Fourth, the department did not adopt the Association’s recommendation that qualifications for any Title IX coordinator should include knowledge of and experience working within a university setting.

Fifth, we object to the department’s decision to eliminate the requirement that an educational institution seeking an exemption must submit a written statement to the department identifying the Title IX regulations that “conflict with a specific tenet of the religious organization.”

Academic Freedom
We object to the way in which the final regulations too narrowly define hostile-environment sexual harassment as speech or conduct that is “severe, pervasive, and objectively offensive.” At the same time, the regulations do not adequately protect faculty academic freedom. We object to the absence in the regulations of any reference to academic freedom.

Protecting Due Process
The Department of Education leaves it to a university to determine the standard of evidence to be applied in sexual harassment cases (either preponderance of evidence or clear and convincing evidence.) It further specifies that the standard chosen need not be the same as that used in other cases not involving sexual harassment. We find that, although the AAUP had recommended “clear and convincing evidence” as the best standard, the final regulations appear to be an improvement because they enable universities to adopt the “clear and convincing” standard in sexual harassment cases.

We object to the absence in the new regulations of any requirement that universities implement AAUP-recommended due-process protections in cases involving faculty members.

Some Final Comments on Political Hypocrisy
Finally, we note the enormous hypocrisy with which the Department of Education has heralded its new regulations as a gift from President Trump to America’s students: “PRESIDENT DONALD J. TRUMP IS WORKING TO PROTECT STUDENTS FROM SEXUAL MISCONDUCT AND RESTORE FAIRNESS AND DUE PROCESS TO OUR CAMPUSES.” But these regulations come from a President who has never been formally called to account for his alleged sexual misconduct and for the (bad) example it sets for the nation’s youth. Some readers of these new regulations will argue that they unduly protect harassers and the hostile climates they create. We conclude that the department’s emphasis on President Trump as the standard-bearer for sexual harassment regulations is likely to confirm those arguments.

 

6 thoughts on “Executive Summary of AAUP Response to Final Title IX Regulations

  1. Needless to say, we have not all learned to use the word “alleged” and NOT to use words like “victim” or “perpetrator” — instead of accuser and accused. These semantic differences are at the base of some of the proposed changes in the sexual harassment policies.

    Does anyone out there have a good response to what happened to the Duke U. lacrosse team — and its coach, who was not even present at the scene.

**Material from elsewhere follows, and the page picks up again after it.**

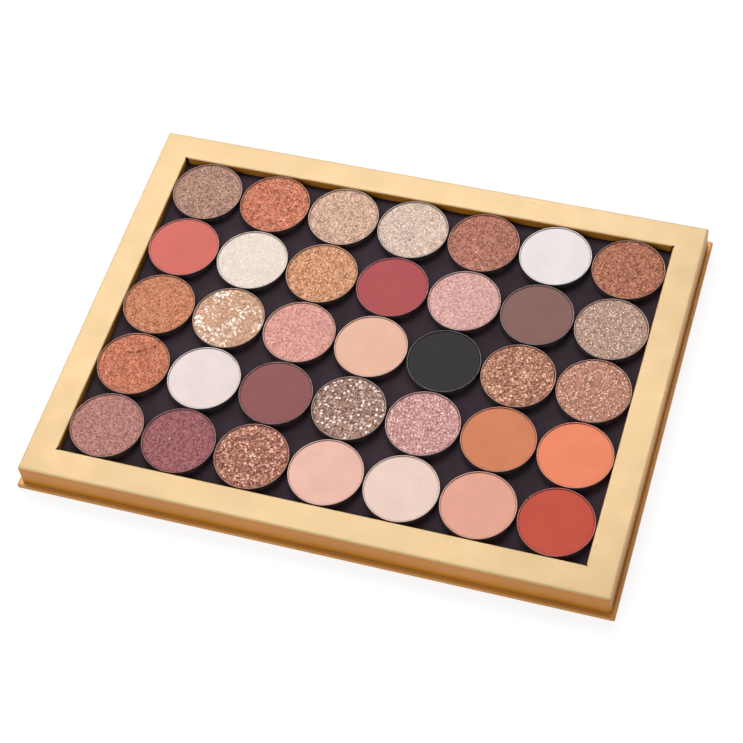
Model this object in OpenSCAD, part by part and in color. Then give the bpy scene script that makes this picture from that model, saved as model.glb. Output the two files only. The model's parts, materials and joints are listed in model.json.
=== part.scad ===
// Eyeshadow palette of 35 round pans in a low rigid-board box wrapped in gold foil paper.
// Millimetres. +X runs along the rows of pans, +Y points to the back row and +Z points up.
// The origin is on the surface that the palette lies on, under the middle of the box.

/* [Pans] */
// Outer diameter of a tin pan, the standard 26 mm refill size
pan_d = 26.5; // [20:0.5:30]
// Height of a tin pan
pan_h = 3.2; // [2.8:0.1:4.2]
// Gap between neighbouring pans
pan_gap = 0.65; // [0.4:0.05:3]
// Thickness of the tin
tin_t = 0.35; // [0.2:0.05:0.5]
// Radius of the bend where a pan's floor turns up into its wall
tin_bend_r = 0.8; // [0.6:0.1:1.2]
// How far the pressed powder lies below the pan's rim
powder_drop = 0.35; // [0.2:0.05:0.8]
// Width of the bevel around the pressed powder's top edge
powder_bevel = 0.3; // [0.1:0.05:0.5]

/* [Box] */
// Width of the flat border between the window and the outer edge
border = 11; // [8:0.5:25]
// Clearance between the end pans and the window, along X
side_clearance = 0.3; // [0.3:0.05:2]
// Clearance between the end rows and the window, along Y
end_clearance = 0.45; // [0.3:0.05:2]
// Height of the box above its base board
box_h = 9.5; // [7:0.5:16]
// How far the box's top stands above the pans' rims
rim_drop = 0.2; // [0.1:0.1:0.8]
// Radius of the folded edges along the top and at the corners
fold_r = 0.8; // [0.4:0.1:1.5]
// Thickness of the upright wall strips
wall_t = 2; // [1:0.1:3]

/* [Base board] */
// How far the base board stands out around the box
flange = 1.7; // [1:0.1:6]
// Thickness of the wrapped base board, liner included
base_t = 1.9; // [1.6:0.1:4]
// Radius of the base board's corners
base_corner_r = 0.6; // [0.4:0.1:3]

/* [Paper and magnet] */
// Thickness of the foil paper and of the liner paper
paper_t = 0.2; // [0.1:0.05:0.3]
// Thickness of the magnetic sheet
magnet_t = 0.6; // [0.4:0.1:1]
// Width of the foil paper turned in under the base board
turn_in = 12; // [6:1:20]
// Length of the slit where two window flaps of the foil paper part at a corner
slit = 0.9; // [0.3:0.1:1.5]

/* [Hidden] */
$fn = 96;
// Shades from the back row to the front row, left to right: name and colour
SHADES = [
    [["taupe", "#b28b7a"], ["coral_copper", "#cd8069"], ["rose_beige", "#d4ae9a"],
     ["champagne_foil", "#dcc1b1"], ["brown_rose", "#b27969"], ["lilac_white", "#efe6e3"],
     ["red_bronze", "#b07460"]],
    [["coral_pink", "#dc776d"], ["ivory", "#efdfd3"], ["golden_copper", "#d39976"],
     ["raspberry", "#b55a5d"], ["baby_pink", "#dbaba2"], ["cocoa", "#8c6a63"],
     ["silver_greige", "#bb9b8b"]],
    [["terracotta", "#ca8768"], ["gold_flake", "#dab49b"], ["rose_pink", "#db9f96"],
     ["peach_beige", "#eebca2"], ["black", "#3e3c3c"], ["bronze_flake", "#b78472"],
     ["rose_glitter", "#bc8b79"]],
    [["orange_copper", "#c87c63"], ["pale_pink", "#f0dddb"], ["plum_brown", "#945f60"],
     ["silver_flake", "#ae8f82"], ["mauve_glitter", "#cf9c98"], ["orange_tan", "#d58762"],
     ["bright_coral", "#ef8d6b"]],
    [["mauve_rose", "#b58179"], ["plum", "#a06669"], ["burgundy_glitter", "#b37d70"],
     ["light_pink", "#eebfaf"], ["cream", "#efd3c3"], ["salmon", "#e6a993"],
     ["red", "#c55748"]]
];
ROW_LETTERS = ["a", "b", "c", "d", "e"];
rows = len(SHADES);
columns = len(SHADES[0]);
function pan_name(row, column) =
    str("pan_", ROW_LETTERS[row], column + 1, "_", SHADES[row][column][0]);

GOLD = "#f0cf96";
GREYBOARD = "#9a938a";
MAGNET = "#3a333a";
LINER = "#4a4246";

// Pan grid and window
pitch = pan_d + pan_gap;
window_w = (columns - 1) * pitch + pan_d + 2 * side_clearance;
window_d = (rows - 1) * pitch + pan_d + 2 * end_clearance;

// Outer sizes
box_w = window_w + 2 * border;
box_d = window_d + 2 * border;
base_w = box_w + 2 * flange;
base_d = box_d + 2 * flange;

// Heights above the surface that the palette lies on
top_z = base_t + box_h;
floor_z = top_z - rim_drop - pan_h;
magnet_z = floor_z - magnet_t;
rail_z = floor_z + paper_t;
rail_h = top_z - paper_t - rail_z;

// Solids of one node that are glued or pressed together keep this hairline gap
seam = 0.05;
// A cut runs this far past the face that it opens
past = 1;

// A flat plate centred on the Z axis, with rounded upright corners
module plate(width, depth, height, corner_r) {
    linear_extrude(height)
        rounded_rectangle(width, depth, corner_r);
}

// A rectangle with true round corners
module rounded_rectangle(width, depth, corner_r) {
    square([width - 2 * corner_r, depth], center = true);
    square([width, depth - 2 * corner_r], center = true);
    for (x = [-1, 1], y = [-1, 1])
        translate([x * (width / 2 - corner_r), y * (depth / 2 - corner_r)])
            circle(corner_r);
}

// A box's side view that stands on the X axis, with its two upper corners rounded
module arched_side(width, height, edge_r) {
    translate([-width / 2, 0])
        square([width, height - edge_r]);
    translate([edge_r - width / 2, 0])
        square([width - 2 * edge_r, height]);
    for (x = [-1, 1])
        translate([x * (width / 2 - edge_r), height - edge_r])
            circle(edge_r);
}

// A block with rounded upright corners and rounded upper edges
module soft_block(width, depth, height, edge_r) {
    intersection() {
        plate(width, depth, height, edge_r);
        rotate([90, 0, 0])
            linear_extrude(depth, center = true)
                arched_side(width, height, edge_r);
        rotate([90, 0, 90])
            linear_extrude(width, center = true)
                arched_side(depth, height, edge_r);
    }
}

// A bar lying along X at depth y, or along Y at width x, from z upwards
module bar_x(length, thickness, y, z, height) {
    translate([-length / 2, y - thickness / 2, z])
        cube([length, thickness, height]);
}

module bar_y(length, thickness, x, z, height) {
    translate([x - thickness / 2, -length / 2, z])
        cube([thickness, length, height]);
}

// Chipboard core of the base
module base_board() {
    color(GREYBOARD)
        translate([0, 0, 2 * paper_t])
            plate(base_w - 2 * paper_t, base_d - 2 * paper_t, base_t - 3 * paper_t, base_corner_r);
}

// Foil paper around the base board: over its top, down its edges and turned in underneath
module base_wrap() {
    color(GOLD)
        difference() {
            translate([0, 0, paper_t])
                plate(base_w, base_d, base_t - paper_t, base_corner_r);
            translate([0, 0, 2 * paper_t])
                plate(base_w - 2 * paper_t, base_d - 2 * paper_t, base_t - 3 * paper_t,
                      base_corner_r);
            translate([0, 0, paper_t - past])
                plate(base_w - 2 * turn_in, base_d - 2 * turn_in, past + 2 * paper_t,
                      base_corner_r);
        }
}

// Paper glued over the underside, which the palette lies on
module base_liner() {
    color(LINER)
        plate(base_w - turn_in / 2, base_d - turn_in / 2, paper_t, base_corner_r);
}

// Outer size of the board parts under the foil paper, and the room between the wall strips
board_w = box_w - 2 * paper_t;
board_d = box_d - 2 * paper_t;
inside_w = board_w - 2 * wall_t - 4 * seam;
inside_d = board_d - 2 * wall_t - 4 * seam;
filler_h = (magnet_z - base_t) / 2;

// Two glued layers of greyboard that fill the box under the magnetic sheet
module filler_lower() {
    color(GREYBOARD)
        translate([0, 0, base_t])
            plate(inside_w, inside_d, filler_h, fold_r);
}

module filler_upper() {
    color(GREYBOARD)
        translate([0, 0, base_t + filler_h])
            plate(inside_w, inside_d, filler_h, fold_r);
}

// Upright greyboard strips around the box
module wall_front() {
    color(GREYBOARD)
        bar_x(board_w - 2 * fold_r, wall_t, (wall_t - board_d) / 2, base_t, rail_z - base_t);
}

module wall_back() {
    color(GREYBOARD)
        bar_x(board_w - 2 * fold_r, wall_t, (board_d - wall_t) / 2, base_t, rail_z - base_t);
}

module wall_left() {
    color(GREYBOARD)
        bar_y(inside_d, wall_t, (wall_t - board_w) / 2, base_t, rail_z - base_t);
}

module wall_right() {
    color(GREYBOARD)
        bar_y(inside_d, wall_t, (board_w - wall_t) / 2, base_t, rail_z - base_t);
}

// Dark magnetic rubber sheet that the pans hold on to
module magnet_sheet() {
    color(MAGNET)
        translate([0, 0, magnet_z])
            plate(inside_w, inside_d, magnet_t, fold_r);
}

// Greyboard rails of the picture frame around the window
rail_w = border - 2 * paper_t;
rail_gap = window_d + 2 * paper_t;

module rail_front() {
    color(GREYBOARD)
        rail()
            bar_x(board_w, rail_w, (rail_w - board_d) / 2, rail_z, rail_h);
}

module rail_back() {
    color(GREYBOARD)
        rail()
            bar_x(board_w, rail_w, (board_d - rail_w) / 2, rail_z, rail_h);
}

module rail_left() {
    color(GREYBOARD)
        rail()
            bar_y(rail_gap, rail_w, (rail_w - board_w) / 2, rail_z, rail_h);
}

module rail_right() {
    color(GREYBOARD)
        rail()
            bar_y(rail_gap, rail_w, (board_w - rail_w) / 2, rail_z, rail_h);
}

// A rail's outer upper edge is rounded to lie under the fold of the foil paper
module rail() {
    intersection() {
        children();
        translate([0, 0, base_t])
            soft_block(board_w, board_d, box_h - paper_t, fold_r - paper_t);
    }
}

// One sheet of foil paper: over the frame's top, down its outer sides, and down its window
// edges as four flaps that are turned in under the rails
module frame_wrap() {
    color(GOLD)
        difference() {
            translate([0, 0, base_t])
                soft_block(box_w, box_d, box_h, fold_r);
            translate([0, 0, base_t - past])
                soft_block(board_w, board_d, box_h - paper_t + past, fold_r - paper_t);
            window_cut();
        }
    color(GOLD)
        for (side = [-1, 1]) {
            window_flap_x(side);
            window_flap_y(side);
        }
}

// The window through the frame's top
module window_cut() {
    translate([0, 0, floor_z - past])
        linear_extrude(top_z - floor_z + 2 * past)
            square([window_w, window_d], center = true);
}

// Width of a window flap's part that is turned in under a rail
flap_turn_in = 5;

// A window flap along the front or back edge, slit at both corners
module window_flap_x(side) {
    length = window_w - 2 * slit;
    bar_x(length, paper_t, side * (window_d + paper_t) / 2, floor_z, top_z - floor_z);
    bar_x(length, flap_turn_in, side * (window_d + flap_turn_in) / 2, floor_z, paper_t);
}

// A window flap along the left or right edge, slit at both corners
module window_flap_y(side) {
    length = window_d - 2 * slit;
    bar_y(length, paper_t, side * (window_w + paper_t) / 2, floor_z, top_z - floor_z);
    bar_y(length, flap_turn_in, side * (window_w + flap_turn_in) / 2, floor_z, paper_t);
}

// A tin pan with its cake of pressed powder, in its place on the magnetic sheet
module pan(row, column) {
    x = (column - (columns - 1) / 2) * pitch;
    y = ((rows - 1) / 2 - row) * pitch;
    translate([x, y, floor_z]) {
        color("silver")
            tin();
        color(SHADES[row][column][1])
            powder();
    }
}

// The drawn tin cup: a flat floor, a round bend and a thin upright wall
module tin() {
    rotate_extrude()
        difference() {
            bent_section(pan_d / 2, pan_h, tin_bend_r);
            translate([0, tin_t])
                bent_section(pan_d / 2 - tin_t, pan_h, tin_bend_r - tin_t);
        }
}

// The pressed powder: it fills the tin and has a narrow bevel around its top
module powder() {
    powder_r = pan_d / 2 - tin_t - seam;
    powder_z = tin_t + seam;
    powder_h = pan_h - powder_drop - powder_z;
    translate([0, 0, powder_z])
        rotate_extrude()
            intersection() {
                bent_section(powder_r, powder_h, tin_bend_r - tin_t);
                polygon([
                    [0, 0],
                    [powder_r, 0],
                    [powder_r, powder_h - powder_bevel],
                    [powder_r - powder_bevel, powder_h],
                    [0, powder_h]
                ]);
            }
}

// Half of a dish's section: a rectangle from the axis outwards with a round lower corner
module bent_section(radius, height, bend_r) {
    square([radius - bend_r, height]);
    translate([0, bend_r])
        square([radius, height - bend_r]);
    intersection() {
        translate([radius - bend_r, bend_r])
            circle(bend_r);
        square([radius, height]);
    }
}

BOX_NODES = [
    "base_board", "base_wrap", "base_liner", "filler_lower", "filler_upper",
    "wall_front", "wall_back", "wall_left", "wall_right", "magnet_sheet",
    "rail_front", "rail_back", "rail_left", "rail_right", "frame_wrap"
];
PAN_NODES = [for (row = [0:rows - 1], column = [0:columns - 1]) pan_name(row, column)];

base_board();
base_wrap();
base_liner();
filler_lower();
filler_upper();
wall_front();
wall_back();
wall_left();
wall_right();
magnet_sheet();
rail_front();
rail_back();
rail_left();
rail_right();
frame_wrap();
for (row = [0:rows - 1], column = [0:columns - 1])
    pan(row, column);
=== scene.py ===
"""Looks of the open eyeshadow palette: foil-wrapped box, magnetic well and 35 filled pans.

Lengths are written in millimetres and turned into metres where meshes are made.
"""

import json
import math
from dataclasses import dataclass

import bpy
import numpy as np
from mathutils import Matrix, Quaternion, Vector


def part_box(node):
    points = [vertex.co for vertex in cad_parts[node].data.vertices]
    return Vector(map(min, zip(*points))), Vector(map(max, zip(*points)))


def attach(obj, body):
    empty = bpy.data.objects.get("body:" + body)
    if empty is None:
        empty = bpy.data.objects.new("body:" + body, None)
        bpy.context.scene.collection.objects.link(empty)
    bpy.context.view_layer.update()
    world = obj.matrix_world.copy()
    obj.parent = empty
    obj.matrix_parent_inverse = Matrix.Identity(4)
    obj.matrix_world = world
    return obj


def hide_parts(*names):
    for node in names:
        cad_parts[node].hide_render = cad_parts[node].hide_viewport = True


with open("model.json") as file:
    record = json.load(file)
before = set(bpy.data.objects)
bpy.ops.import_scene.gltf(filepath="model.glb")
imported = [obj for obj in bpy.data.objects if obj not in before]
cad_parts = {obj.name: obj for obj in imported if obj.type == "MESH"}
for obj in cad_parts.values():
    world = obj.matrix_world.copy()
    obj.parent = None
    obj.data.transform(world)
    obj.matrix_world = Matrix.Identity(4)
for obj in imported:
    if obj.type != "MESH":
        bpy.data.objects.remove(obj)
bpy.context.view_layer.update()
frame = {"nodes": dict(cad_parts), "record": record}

MM = 0.001
SEED = 35


# ---------------------------------------------------------------- sizes from the frame

def box_mm(node):
    """Lowest and highest corner of a CAD node, in millimetres."""
    low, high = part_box(node)
    return np.array(low) / MM, np.array(high) / MM


FOIL_LOW, FOIL_HIGH = box_mm("frame_wrap")
BASE_LOW, BASE_HIGH = box_mm("base_wrap")
SHEET_LOW, SHEET_HIGH = box_mm("magnet_sheet")
PAN_LOW, PAN_HIGH = box_mm("pan_a1_taupe")
RAIL_RIGHT_LOW, _ = box_mm("rail_right")
RAIL_BACK_LOW, _ = box_mm("rail_back")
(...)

Maybe these wrongful conviction cases make up only a small percentage of reported incidents, but don’t the accused have the same rights as those accused of crimes, if they in fact are charged with crimes? (BTW, why aren’t ALL sexual charges referred to the local constabulary, the police?)

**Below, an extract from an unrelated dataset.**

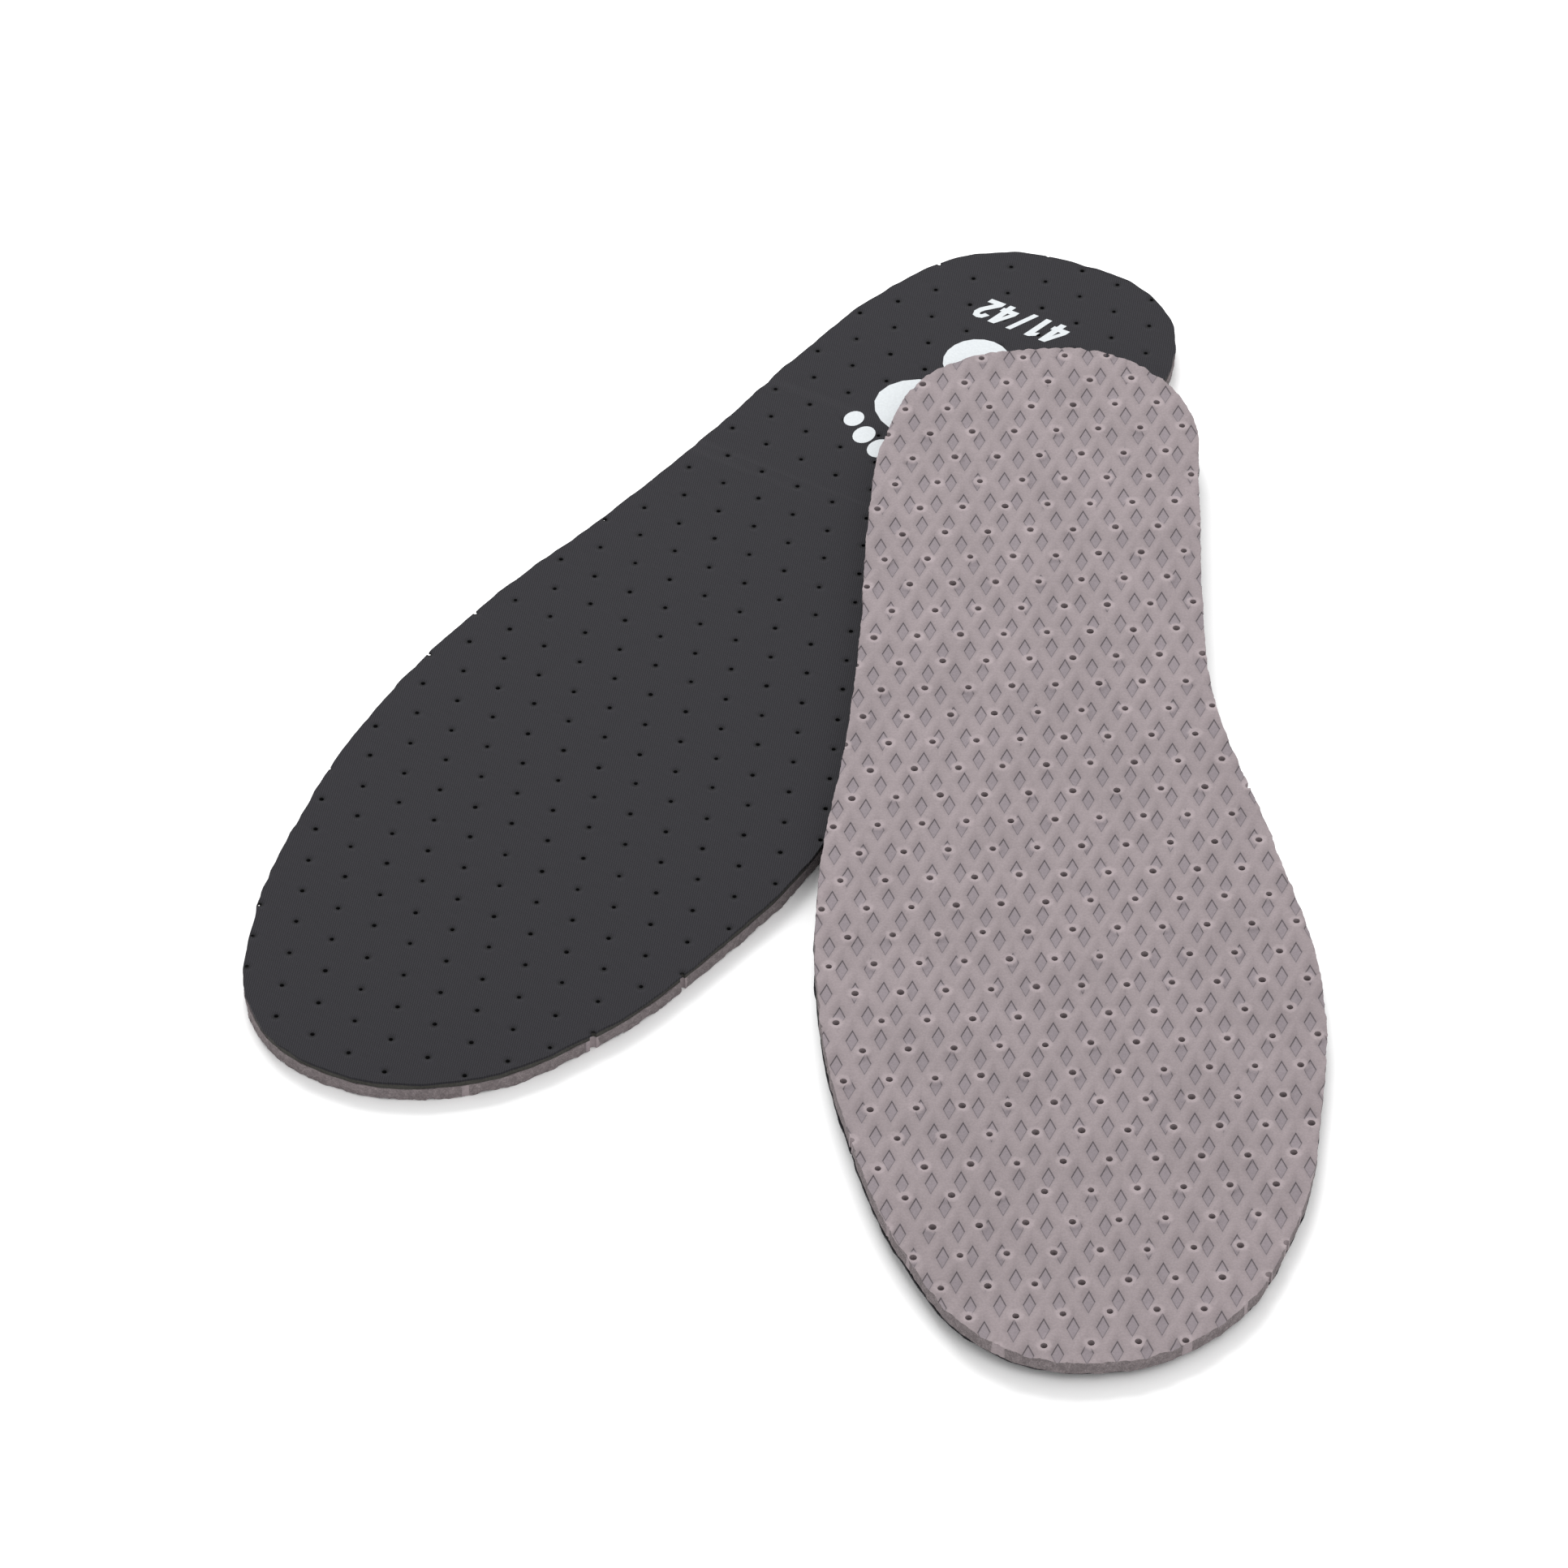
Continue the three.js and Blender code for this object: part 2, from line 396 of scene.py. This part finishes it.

    If you’re not familiar with the Duke case, here’s a summary:

    https://en.wikipedia.org/wiki/Duke_lacrosse_case

    • No. Those accused of violating various university policies that may also violate the law, most certainly do NOT have the same presumption and protections as they have in a criminal prosecution. A criminal prosecution in which the accused may be deprived of his liberty, or even his life, is not the same as a disciplinary process at a university which, at worst, results in academic dismissal or dismissal from employment, two outcomes which are by no means trivial, but are also not nearly as severe as prison or the death penalty.

      We have an epidemic of assault and harassment that has been tolerated for FAR too long and which puts excessive emphasis on the accused perpetrators rather than considering the life long trauma that rape, sexual assault, and harassment extracts from the victims. While many are fond of focusing on those rare cases of false accusations and miscarriages of justice, the numbers of actual assaults that never result in any accusation or process at all are, to my mind, far more serious.

      Instead of training our students to “avoid being raped” we need to train them to “not rape.” One way to do that is to make it clear that accusations will be taken seriously rather than as an opportunity to put the victim on trial.

      • Evidence of an “epidemic” of assault & harassment? I’m not being snide and that is not a rhetorical question. It is a request for information, which I assumed would be valued on an academic website.

      • Again, Tamara P. uses the loaded words “victim” instead of accuser. No matter how many false accusations there are or actual perpetrators who get off, each one should be investigated thoroughly. It’s a tad cavalier to write off “miscarriages of justice” because the penalties are not as severe as a prison sentence. In fact, as noted elsewhere, I’d just as soon having the criminal justice system handle CRIMINAL cases, in part because a severe sentence may discourage some potential sexual offenders.

        It’s also a bit cavalier to just play a “numbers game” and assume that the accused are more often than not guilty. I’ve read articles that state that 5-10% of sexual abuse cases are false, although they almost never contain any actual statistics. most mention that accusers are often loath to report an accused person. Even if it’s only a small percentage of false claims, the accusers AND accused should be “taken seriously” and accorded rights and due process.

    • The Duke lacrosse case was primarily about a corrupt local prosecutor. The lacrosse team did do some pretty disturbing things (like hiring strippers for a team party, or one player who wrote to the team, “I plan on killing the bitches as soon as the[y] walk in and proceding to cut their skin off while cumming in my duke issue spandex”) even if you think a sexual assault never happened. The major problem with Duke’s response was suspending the team before holding a hearing, but I’m not sure if the new Title IX rules address that common problem of punishment before proof.

      • The fact that the Duke lacrosse team situation was caused by a prosecutor is not the issue. Can’t a university committee be just as misguided, influenced by campus climate, and even corrupt as a D.A.? isn’t the best way to combat injustice to give EVERYONE as many rights as possible?

        As to the team member’s hiring of strippers for a party and use of offensive language, I don’t believe that those are crimes, although — again — nowadays people are willing to use anything to condemn someone they are predisposed against.

        The phrase — “even if you THINK a sexual assault never happened” –is a loaded one, since it was DEFINITIVELY PROVEN that the charges against the athletes were false and they were declared “innocent,” a rare acknowledgement in jurisprudence since the legal standard is usually either “guilty” or “not guilty.”